* **SUPPLIED DATA**
======

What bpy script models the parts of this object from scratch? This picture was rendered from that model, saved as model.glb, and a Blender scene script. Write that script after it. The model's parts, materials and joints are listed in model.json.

======

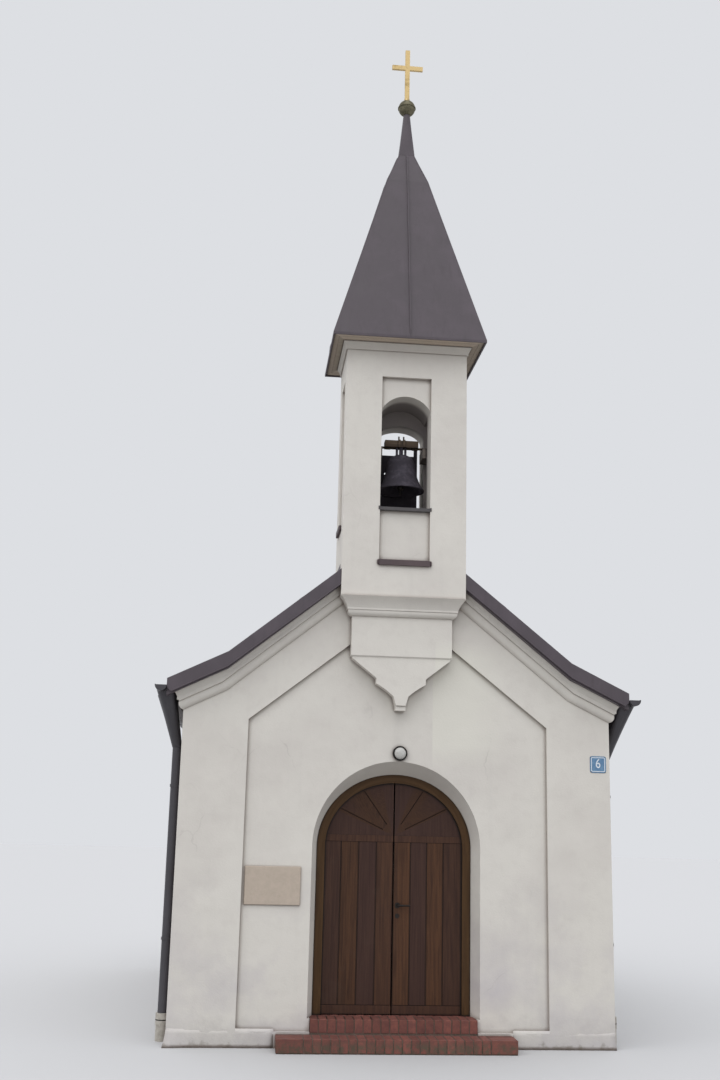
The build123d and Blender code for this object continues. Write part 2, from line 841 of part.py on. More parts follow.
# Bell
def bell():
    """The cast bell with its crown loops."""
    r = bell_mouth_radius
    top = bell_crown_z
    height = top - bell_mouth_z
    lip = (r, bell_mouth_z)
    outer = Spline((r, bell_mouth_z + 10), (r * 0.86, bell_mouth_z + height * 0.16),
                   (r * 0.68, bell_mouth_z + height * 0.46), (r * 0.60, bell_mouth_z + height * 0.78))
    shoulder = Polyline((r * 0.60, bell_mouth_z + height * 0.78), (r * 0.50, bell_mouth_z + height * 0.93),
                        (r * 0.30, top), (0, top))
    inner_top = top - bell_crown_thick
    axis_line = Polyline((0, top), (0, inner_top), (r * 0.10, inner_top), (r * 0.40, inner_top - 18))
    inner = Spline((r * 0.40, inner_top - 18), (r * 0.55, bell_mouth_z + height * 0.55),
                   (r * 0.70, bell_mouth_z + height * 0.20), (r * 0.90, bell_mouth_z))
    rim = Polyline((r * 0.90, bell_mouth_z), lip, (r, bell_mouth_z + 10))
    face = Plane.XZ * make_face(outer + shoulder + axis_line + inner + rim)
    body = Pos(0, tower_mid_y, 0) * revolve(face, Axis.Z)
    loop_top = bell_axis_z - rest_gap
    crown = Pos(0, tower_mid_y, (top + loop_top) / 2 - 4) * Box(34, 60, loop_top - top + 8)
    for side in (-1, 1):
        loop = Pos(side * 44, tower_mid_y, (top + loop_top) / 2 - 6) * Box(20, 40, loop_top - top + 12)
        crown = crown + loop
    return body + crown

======

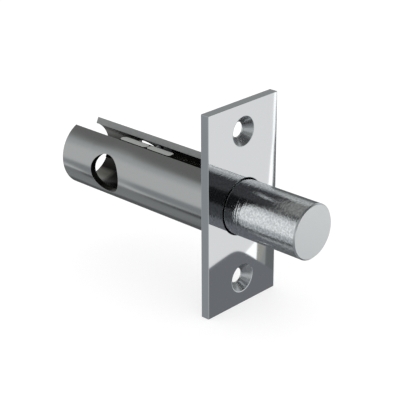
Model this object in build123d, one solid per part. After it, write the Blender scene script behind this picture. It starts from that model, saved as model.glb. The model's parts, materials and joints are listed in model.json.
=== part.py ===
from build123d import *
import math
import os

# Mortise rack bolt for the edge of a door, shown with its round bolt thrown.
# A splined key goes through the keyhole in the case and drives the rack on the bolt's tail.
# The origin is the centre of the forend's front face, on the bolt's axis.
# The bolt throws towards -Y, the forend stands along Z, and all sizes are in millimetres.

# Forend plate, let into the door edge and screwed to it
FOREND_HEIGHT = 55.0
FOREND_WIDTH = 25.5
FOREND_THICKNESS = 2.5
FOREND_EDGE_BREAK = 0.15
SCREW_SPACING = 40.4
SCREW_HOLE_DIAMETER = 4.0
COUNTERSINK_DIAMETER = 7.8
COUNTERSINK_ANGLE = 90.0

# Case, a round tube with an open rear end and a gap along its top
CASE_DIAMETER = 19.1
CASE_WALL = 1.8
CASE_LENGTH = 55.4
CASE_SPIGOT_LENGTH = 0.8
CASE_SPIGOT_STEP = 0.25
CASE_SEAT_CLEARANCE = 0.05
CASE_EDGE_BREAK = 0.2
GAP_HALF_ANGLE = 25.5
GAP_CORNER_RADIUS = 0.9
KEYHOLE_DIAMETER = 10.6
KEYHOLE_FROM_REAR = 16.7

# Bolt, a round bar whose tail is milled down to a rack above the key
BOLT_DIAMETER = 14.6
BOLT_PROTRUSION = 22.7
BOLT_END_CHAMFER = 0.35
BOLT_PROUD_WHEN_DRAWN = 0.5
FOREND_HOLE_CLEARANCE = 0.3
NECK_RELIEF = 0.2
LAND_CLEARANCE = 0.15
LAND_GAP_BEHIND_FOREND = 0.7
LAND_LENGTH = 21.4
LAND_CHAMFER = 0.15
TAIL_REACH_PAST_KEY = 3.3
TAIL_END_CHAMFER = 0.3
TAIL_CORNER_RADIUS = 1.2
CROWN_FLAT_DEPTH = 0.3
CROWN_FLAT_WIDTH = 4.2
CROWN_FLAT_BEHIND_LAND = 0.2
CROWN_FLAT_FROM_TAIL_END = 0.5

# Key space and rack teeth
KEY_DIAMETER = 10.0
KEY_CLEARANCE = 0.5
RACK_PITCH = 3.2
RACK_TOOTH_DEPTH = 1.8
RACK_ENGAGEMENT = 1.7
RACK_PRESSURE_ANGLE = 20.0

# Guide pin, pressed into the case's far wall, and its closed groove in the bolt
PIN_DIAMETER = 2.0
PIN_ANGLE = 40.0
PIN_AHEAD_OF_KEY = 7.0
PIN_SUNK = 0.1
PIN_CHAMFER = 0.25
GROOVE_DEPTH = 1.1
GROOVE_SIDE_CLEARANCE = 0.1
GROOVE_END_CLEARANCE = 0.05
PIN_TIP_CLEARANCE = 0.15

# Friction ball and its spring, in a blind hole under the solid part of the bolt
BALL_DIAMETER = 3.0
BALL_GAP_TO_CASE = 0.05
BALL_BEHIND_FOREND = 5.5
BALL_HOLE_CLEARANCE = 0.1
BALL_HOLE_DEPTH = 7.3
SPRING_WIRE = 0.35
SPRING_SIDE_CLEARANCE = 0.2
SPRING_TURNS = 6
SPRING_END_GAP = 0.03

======

* **YOUR GOAL**
Write out, from the lines above, only those from the line with "Model this object" to the line with "COUNTERSINK_ANGLE = 90.0", exactly as given, including the first and the last.

* **TASK OUTPUT**
Model this object in build123d, one solid per part. After it, write the Blender scene script behind this picture. It starts from that model, saved as model.glb. The model's parts, materials and joints are listed in model.json.
=== part.py ===
from build123d import *
import math
import os

# Mortise rack bolt for the edge of a door, shown with its round bolt thrown.
# A splined key goes through the keyhole in the case and drives the rack on the bolt's tail.
# The origin is the centre of the forend's front face, on the bolt's axis.
# The bolt throws towards -Y, the forend stands along Z, and all sizes are in millimetres.

# Forend plate, let into the door edge and screwed to it
FOREND_HEIGHT = 55.0
FOREND_WIDTH = 25.5
FOREND_THICKNESS = 2.5
FOREND_EDGE_BREAK = 0.15
SCREW_SPACING = 40.4
SCREW_HOLE_DIAMETER = 4.0
COUNTERSINK_DIAMETER = 7.8
COUNTERSINK_ANGLE = 90.0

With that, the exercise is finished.